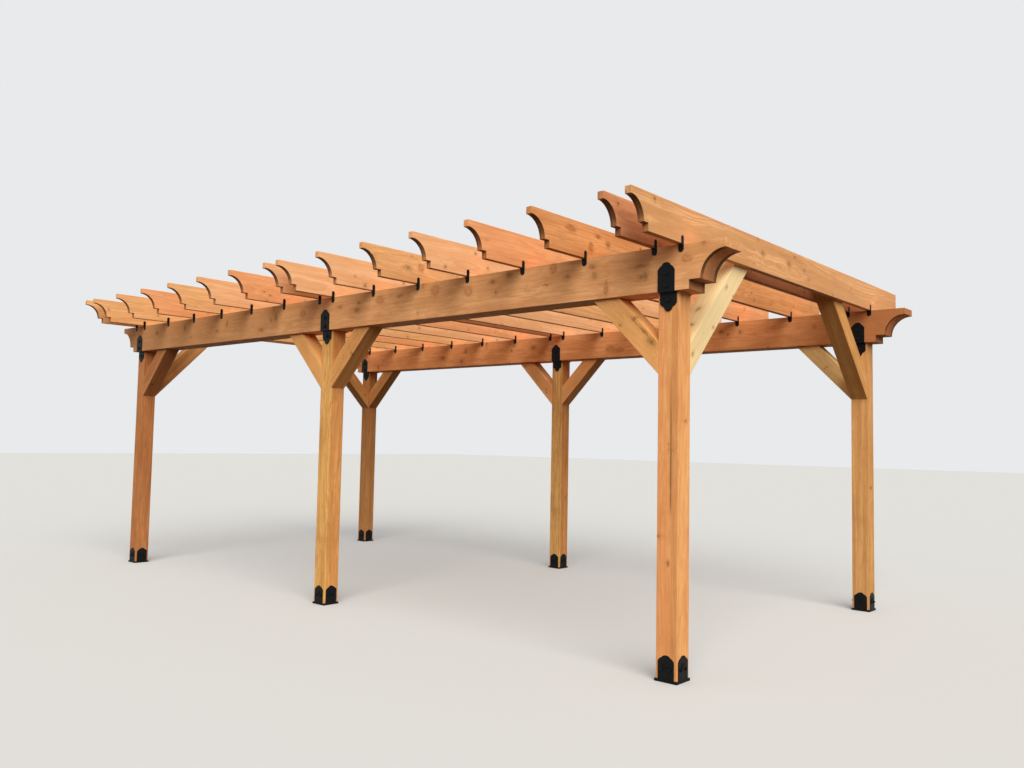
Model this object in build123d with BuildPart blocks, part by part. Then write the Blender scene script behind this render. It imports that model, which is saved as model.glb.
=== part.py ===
import os

from build123d import *

# sizes of the whole frame, from post centre to post centre where they span posts
bay_length = 3500
row_spacing = 3310
beam_underside = 2410
beam_end_reach = 410
rafter_front_reach = 685
rafter_back_reach = 585
rafters_per_bay = 5

# timber sections
post_width = 146
beam_width = 205
beam_height = 288
rafter_width = 46
rafter_height = 236
brace_width = post_width
brace_depth = post_width

# shaped ends of beams and rafters: a nose, a hollow quarter round and a notch
beam_nose_height = 56
beam_notch_height = 59
beam_notch_reach = 158
rafter_nose_height = 48
rafter_notch_height = 50
rafter_notch_reach = 500

# knee braces
brace_reach = 515
brace_side_clearance = 0.3
cross_brace_top_drop = 50

# post bases
plate_margin = 7
plate_thickness = 16
strap_thickness = 5
strap_width = 112
strap_shoulder = 128
strap_neck = 152
strap_tip = 164
strap_crown_width = 52
boss_height = 100
boss_radius = 18
boss_length = 6
nut_radius = 10
nut_length = 15
base_nut_spacing = 58
base_nut_height = 80

# ties between post and beam
tie_width = 120
tie_thickness = 6
tie_crown_width = 58
tie_upper_shoulder = 137
tie_upper_neck = 168
tie_upper_tip = 185
tie_lower_shoulder = 70
tie_lower_neck = 94
tie_lower_tip = 122
tie_nut_radius = 13
tie_nut_length = 15
tie_upper_nuts = (34, 112)
tie_lower_nut = 52

# rafter clips
clip_leg = 50
clip_beam_width = 38
clip_rafter_width = 26
clip_thickness = 4

# levels and lines that follow from the sizes above
beam_top = beam_underside + beam_height
rafter_top = beam_top + rafter_height
row_front = (rafter_front_reach - rafter_back_reach - row_spacing) / 2
row_back = row_front + row_spacing
rows = {"front": row_front, "back": row_back}
columns = {"left": -bay_length, "middle": 0, "right": bay_length}
pair_offset = brace_width / 2 + brace_side_clearance + rafter_width / 2
cut_length = brace_depth * 2**0.5

# rafter lines: a pair at each column and an even spread between the pairs
rafter_lines = []
for column_x in columns.values():
    rafter_lines += [column_x - pair_offset, column_x + pair_offset]
for bay_start in (-bay_length, 0):
    step = (bay_length - 2 * pair_offset) / (rafters_per_bay + 1)
    for count in range(1, rafters_per_bay + 1):
        rafter_lines.append(bay_start + pair_offset + step * count)
rafter_lines.sort()

os.makedirs("parts", exist_ok=True)


# outline of a beam or rafter end as points and one hollow quarter round
def shaped_end(root, tip, notch, bottom, top, nose_height, notch_height):
    nose_level = top - nose_height
    notch_level = bottom + notch_height
    cove = nose_level - notch_level
    inward = 1 if root > tip else -1
    heel = tip + inward * cove
    bulge = cove * 0.5**0.5
    Polyline((root, top), (tip, top), (tip, nose_level))
    ThreePointArc(
        (tip, nose_level),
        (tip + inward * bulge, notch_level + bulge),
        (heel, notch_level),
    )
    Polyline((heel, notch_level), (notch, notch_level), (notch, bottom), (root, bottom))


# outline of a strap: square root, sloping shoulders and a round crown
def strap_outline(width, crown_width, root, shoulder, neck, tip):
    half = width / 2
    crown = crown_width / 2
    Polyline(
        (-crown, neck),
        (-half, shoulder),
        (-half, root),
        (half, root),
        (half, shoulder),
        (crown, neck),
    )
    ThreePointArc((crown, neck), (0, tip), (-crown, neck))


# plane on a vertical face at a distance from a point, its own y axis pointing up
def face_plane(x, y, normal, distance):
    nx, ny = normal
    return Plane(
        origin=(x + nx * distance, y + ny * distance, 0),
        x_dir=(-ny, nx, 0),
        z_dir=(nx, ny, 0),
    )


# posts
for row, y in rows.items():
    for column, x in columns.items():
        with BuildPart() as post:
            with BuildSketch(Plane.XY.offset(plate_thickness)):
                with Locations((x, y)):
                    Rectangle(post_width, post_width)
            extrude(amount=beam_underside - plate_thickness)
        post.part.label = f"post_{row}_{column}"
        export_step(post.part, f"parts/{post.part.label}.step")

# beams
for row, y in rows.items():
    with BuildPart() as beam:
        with BuildSketch(Plane.XZ.offset(-y)):
            with BuildLine():
                shaped_end(
                    0,
                    bay_length + beam_end_reach,
                    bay_length + beam_notch_reach,
                    beam_underside,
                    beam_top,
                    beam_nose_height,
                    beam_notch_height,
                )
                Line((0, beam_underside), (0, beam_top))
            make_face()
            mirror(about=Plane.YZ)
        extrude(amount=beam_width / 2, both=True)
    beam.part.label = f"beam_{row}"
    export_step(beam.part, f"parts/{beam.part.label}.step")

# rafters: shaped at the front, square at the back
rafter_back = row_back + rafter_back_reach
for number, x in enumerate(rafter_lines, start=1):
    with BuildPart() as rafter:
        with BuildSketch(Plane.YZ.offset(x)):
            with BuildLine():
                shaped_end(
                    rafter_back,
                    row_front - rafter_front_reach,
                    row_front - rafter_notch_reach,
                    beam_top,
                    rafter_top,
                    rafter_nose_height,
                    rafter_notch_height,
                )
                Line((rafter_back, beam_top), (rafter_back, rafter_top))
            make_face()
        extrude(amount=rafter_width / 2, both=True)
    rafter.part.label = f"rafter_{number:02d}"
    export_step(rafter.part, f"parts/{rafter.part.label}.step")

# knee braces along the beams
brace_foot = beam_underside - brace_reach
long_braces = [("left", "right"), ("middle", "left"), ("middle", "right"), ("right", "left")]
for row, y in rows.items():
    for column, hand in long_braces:
        side = 1 if hand == "right" else -1
        face = columns[column] + side * post_width / 2
        with BuildPart() as brace:
            with BuildSketch(Plane.XZ.offset(-y)):
                with BuildLine():
                    Polyline(
                        (face, brace_foot),
                        (face + side * brace_reach, beam_underside),
                        (face + side * (brace_reach - cut_length), beam_underside),
                        (face, brace_foot + cut_length),
                        close=True,
                    )
                make_face()
            extrude(amount=brace_width / 2, both=True)
        brace.part.label = f"brace_{row}_{column}_{hand}"
        export_step(brace.part, f"parts/{brace.part.label}.step")

# cross braces from the corner posts up between the paired rafters
cross_top = rafter_top - cross_brace_top_drop
cross_rise = cross_top - brace_foot
for row, y in rows.items():
    inward = 1 if row == "front" else -1
    face = y + inward * post_width / 2
    for column in ("left", "right"):
        with BuildPart() as cross:
            with BuildSketch(Plane.YZ.offset(columns[column])):
                with BuildLine():
                    Polyline(
                        (face, brace_foot),
                        (face + inward * cross_rise, cross_top),
                        (face + inward * (cross_rise - cut_length), cross_top),
                        (face, brace_foot + cut_length),
                        close=True,
                    )
                make_face()
            extrude(amount=brace_width / 2, both=True)
        cross.part.label = f"cross_brace_{row}_{column}"
        export_step(cross.part, f"parts/{cross.part.label}.step")

# post bases: a foot plate, and on each face a strap with a boss and two nuts
for row, y in rows.items():
    for column, x in columns.items():
        with BuildPart() as base:
            with BuildSketch(Plane.XY):
                with Locations((x, y)):
                    Rectangle(post_width + 2 * plate_margin, post_width + 2 * plate_margin)
            extrude(amount=plate_thickness)
            for normal in ((1, 0), (-1, 0), (0, 1), (0, -1)):
                strap_plane = face_plane(x, y, normal, post_width / 2)
                with BuildSketch(strap_plane):
                    with BuildLine():
                        strap_outline(
                            strap_width,
                            strap_crown_width,
                            plate_thickness,
                            strap_shoulder,
                            strap_neck,
                            strap_tip,
                        )
                    make_face()
                extrude(amount=strap_thickness)
                with BuildSketch(strap_plane.offset(strap_thickness)):
                    with Locations((0, boss_height)):
                        Circle(boss_radius)
                extrude(amount=boss_length)
                with BuildSketch(strap_plane.offset(strap_thickness)):
                    with Locations((0, base_nut_height)):
                        with GridLocations(base_nut_spacing, 0, 2, 1):
                            RegularPolygon(nut_radius, 6)
                extrude(amount=nut_length)
        base.part.label = f"post_base_{row}_{column}"
        export_step(base.part, f"parts/{base.part.label}.step")

# ties: on each side a strap up the beam face, a step under the beam and a strap down the post
tie_step = (beam_width - post_width) / 2 + tie_thickness
with BuildPart() as ties:
    for y in rows.values():
        for x in columns.values():
            for side in (-1, 1):
                step_y = y + side * (post_width + tie_step) / 2
                with BuildSketch(Plane.XY.offset(beam_underside - tie_thickness)):
                    with Locations((x, step_y)):
                        Rectangle(tie_width, tie_step)
                extrude(amount=tie_thickness)
                beam_plane = face_plane(x, y, (0, side), beam_width / 2)
                with BuildSketch(beam_plane):
                    with BuildLine():
                        strap_outline(
                            tie_width,
                            tie_crown_width,
                            beam_underside - tie_thickness,
                            beam_underside + tie_upper_shoulder,
                            beam_underside + tie_upper_neck,
                            beam_underside + tie_upper_tip,
                        )
                    make_face()
                extrude(amount=tie_thickness)
                with BuildSketch(beam_plane.offset(tie_thickness)):
                    for height in tie_upper_nuts:
                        with Locations((0, beam_underside + height)):
                            RegularPolygon(tie_nut_radius, 6)
                extrude(amount=tie_nut_length)
                post_plane = face_plane(x, y, (0, side), post_width / 2)
                with BuildSketch(post_plane):
                    with BuildLine():
                        strap_outline(
                            tie_width,
                            tie_crown_width,
                            beam_underside,
                            beam_underside - tie_lower_shoulder,
                            beam_underside - tie_lower_neck,
                            beam_underside - tie_lower_tip,
                        )
                    make_face()
                extrude(amount=tie_thickness)
                with BuildSketch(post_plane.offset(tie_thickness)):
                    with Locations((0, beam_underside - tie_lower_nut)):
                        RegularPolygon(tie_nut_radius, 6)
                extrude(amount=tie_nut_length)
ties.part.label = "post_ties"
export_step(ties.part, "parts/post_ties.step")


# one leg of a rafter clip: straight from the joint at the beam's top, round at its end
def clip_leg_outline(centre, width, up):
    straight = clip_leg - width / 2
    with Locations((centre, beam_top + up * straight / 2)):
        Rectangle(width, straight)
    with Locations((centre, beam_top + up * straight)):
        Circle(width / 2)


# rafter clips: one leg on the beam face, one on the side of the rafter
with BuildPart() as clips:
    for y in rows.values():
        beam_face = y - beam_width / 2
        for rafter_x in rafter_lines:
            side_x = rafter_x + rafter_width / 2
            with BuildSketch(Plane.XZ.offset(-beam_face)):
                clip_leg_outline(side_x + clip_thickness - clip_beam_width / 2, clip_beam_width, -1)
            extrude(amount=clip_thickness)
            with BuildSketch(Plane.YZ.offset(side_x)):
                clip_leg_outline(beam_face - clip_rafter_width / 2, clip_rafter_width, 1)
            extrude(amount=clip_thickness)
clips.part.label = "rafter_clips"
export_step(clips.part, "parts/rafter_clips.step")
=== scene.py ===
# open wooden pergola: wood for every timber, and detailed black steel for the plain hardware
import math
import random

import bmesh
import bpy
from mathutils import Matrix, Vector


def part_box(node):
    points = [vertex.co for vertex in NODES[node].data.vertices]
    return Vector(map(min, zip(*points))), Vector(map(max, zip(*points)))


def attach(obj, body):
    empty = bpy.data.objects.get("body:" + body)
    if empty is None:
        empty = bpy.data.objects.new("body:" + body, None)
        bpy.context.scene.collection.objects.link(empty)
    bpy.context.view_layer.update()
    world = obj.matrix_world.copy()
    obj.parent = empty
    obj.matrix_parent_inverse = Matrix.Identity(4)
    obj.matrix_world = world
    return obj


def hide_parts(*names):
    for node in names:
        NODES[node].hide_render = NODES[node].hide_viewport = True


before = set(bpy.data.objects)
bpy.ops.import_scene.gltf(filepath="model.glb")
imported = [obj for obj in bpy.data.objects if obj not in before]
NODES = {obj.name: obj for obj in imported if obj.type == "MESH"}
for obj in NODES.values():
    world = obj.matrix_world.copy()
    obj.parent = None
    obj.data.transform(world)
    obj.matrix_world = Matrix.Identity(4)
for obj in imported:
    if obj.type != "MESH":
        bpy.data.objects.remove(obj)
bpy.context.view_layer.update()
X, Y, Z = range(3)


# places and half sizes from the frame, in metres, rounded to a tenth of a millimetre
def centre_of(node, axis):
    low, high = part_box(node)
    return round((low[axis] + high[axis]) / 2, 4)


def half_size(node, axis):
    low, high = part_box(node)
    return round((high[axis] - low[axis]) / 2, 4)


COLUMNS = {column: centre_of(f"post_front_{column}", X) for column in ("left", "middle", "right")}
ROWS = {row: centre_of(f"post_{row}_middle", Y) for row in ("front", "back")}
POST_HALF = half_size("post_front_middle", X)
BEAM_HALF = half_size("beam_front", Y)
BEAM_BOTTOM, BEAM_TOP = (round(corner[Z], 4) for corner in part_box("beam_front"))
RAFTER_HALF = half_size("rafter_01", X)

STEEL_NODES = ("post_base", "post_ties", "rafter_clips")
TIMBERS = [name for name in sorted(NODES) if not name.startswith(STEEL_NODES)]
RAFTERS = [name for name in TIMBERS if name.startswith("rafter_")]

# shaped ends: how far past the outer posts the notch starts, and how deep the nose is
BEAM_NOTCH = 0.160
BEAM_NOSE = 0.056
RAFTER_NOTCH = 0.499
RAFTER_NOSE = 0.048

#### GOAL
Write down again the exact lines running from the beginning of the data to the line containing "cross_brace_top_drop = 50", with both ends included.

#### IN RESPONSE
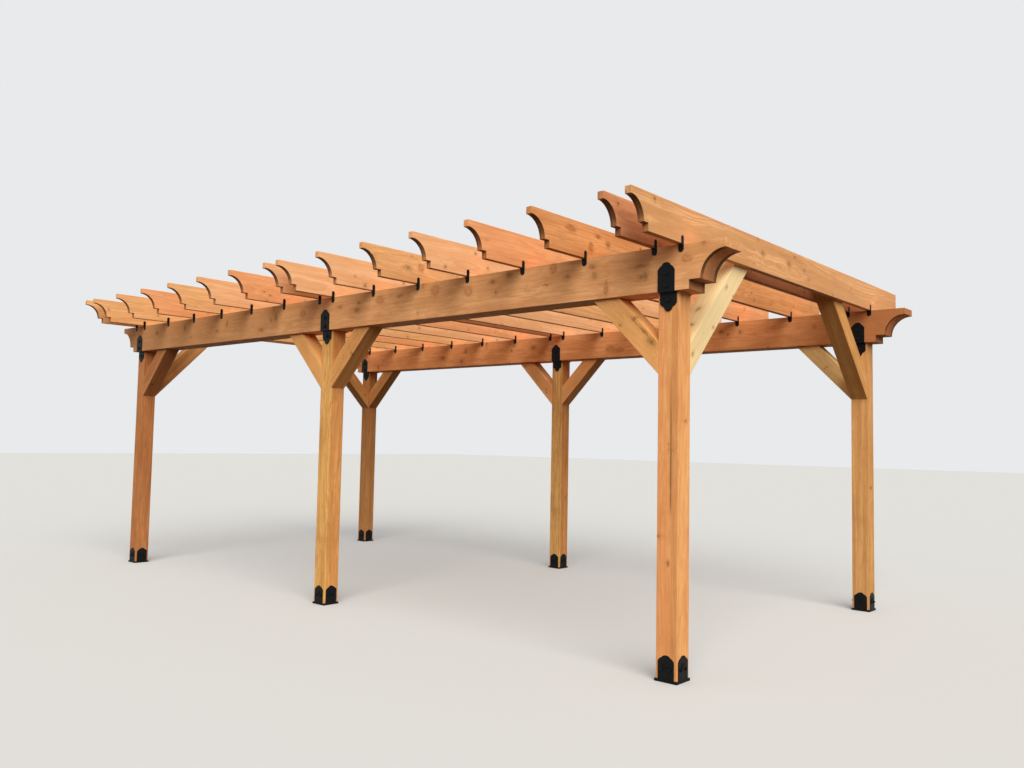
Model this object in build123d with BuildPart blocks, part by part. Then write the Blender scene script behind this render. It imports that model, which is saved as model.glb.
=== part.py ===
import os

from build123d import *

# sizes of the whole frame, from post centre to post centre where they span posts
bay_length = 3500
row_spacing = 3310
beam_underside = 2410
beam_end_reach = 410
rafter_front_reach = 685
rafter_back_reach = 585
rafters_per_bay = 5

# timber sections
post_width = 146
beam_width = 205
beam_height = 288
rafter_width = 46
rafter_height = 236
brace_width = post_width
brace_depth = post_width

# shaped ends of beams and rafters: a nose, a hollow quarter round and a notch
beam_nose_height = 56
beam_notch_height = 59
beam_notch_reach = 158
rafter_nose_height = 48
rafter_notch_height = 50
rafter_notch_reach = 500

# knee braces
brace_reach = 515
brace_side_clearance = 0.3
cross_brace_top_drop = 50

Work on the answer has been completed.